7. We have now to consider the objections taken to the decree by the plaintiffs-respondents. In the first place, they claim that interest ought to have been allowed upon the instalments of Government revenue and cesses which they had paid and that such interest ought to be calculated from the date of each payment. This contention is obviously well-founded. Interest, therefore, will be allowed on each payment at the rate of 12 per cent, per annum. In the second place, it is urged that interest ought to have been allowed upon the costs of the earlier litigation from the date of the decree therein that is, from the 27th July 1897. An examination of the decree makes it clear that this contention is not well-founded.
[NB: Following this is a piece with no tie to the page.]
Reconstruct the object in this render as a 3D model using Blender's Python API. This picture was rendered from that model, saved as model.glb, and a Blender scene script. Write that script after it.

The decree provides that the costs of that suit to be taxed by the Taxing Officer as between attorney and client were to be realised by the mortgagee. The reasonable interpretation of this clause is that the costs are to be added with effect only from the date on which they are taxed. Interest will, therefore, be allowed on the costs at the rate of 12 per cent, per annum from the 9th February 1907. In the third place, it is contended that interest ought to have been allowed upon Rs. 100 borrowed by Kamalapati on the 11th October 1896. In the view we have already taken of the nature of this loan, it is not necessary to deal with this objection. In fact the order that we have already made will lead to the result that the mortgagee will not be charged with this money by which the receipt from the mortgaged properties was reduced. In the fourth place, it is contended that the interest after the date fixed for redemption in the decree should be allowed not upon the principal sum alone but upon the aggregate amount found due. This view is clearly well-founded. As was pointed out by this Court in the case of Managi Singh v. Saheb Ram Singh 10 C.L.J. 203 : 3 Ind. Cas. 289 decided by Mookerjee and Carnduff, JJ., on the 2nd March 1909, when the decree has been made the mortgage debt passes from the domain of contract into the domain of judgment and the interest to be allowed thereafter should be calculated on the basis of the aggregate amount found due under the decree.
8. The result, therefore, is that this appeal must be allowed in part. The defendants will have credit for the sum of Rs. 3,000 paid in 1298, the plaintiffs on the other hand will be debited with Rs. 686 instead of Rs. 786 in 1303. The defendants will be liable to pay interest on the Government revenue and cesses, instalment by instalment, as also upon the costs of the earlier litigation from the date when they were taxed; and an account will be taken in this Court under Order 34 Rule 2, C. P. C. of 1908 and interest at the contract rate will be calculated up to the 24th February 1910 which will be the date fixed for redemption in the decree to be drawn up in this Court. Interest, thereafter, will run at the rate of six per cent, per annum upon the aggregate amount. The plaintiffs as well as the defendants will pay and receive costs throughout this litigation in proportion to their success as determined by the judgments of this Court.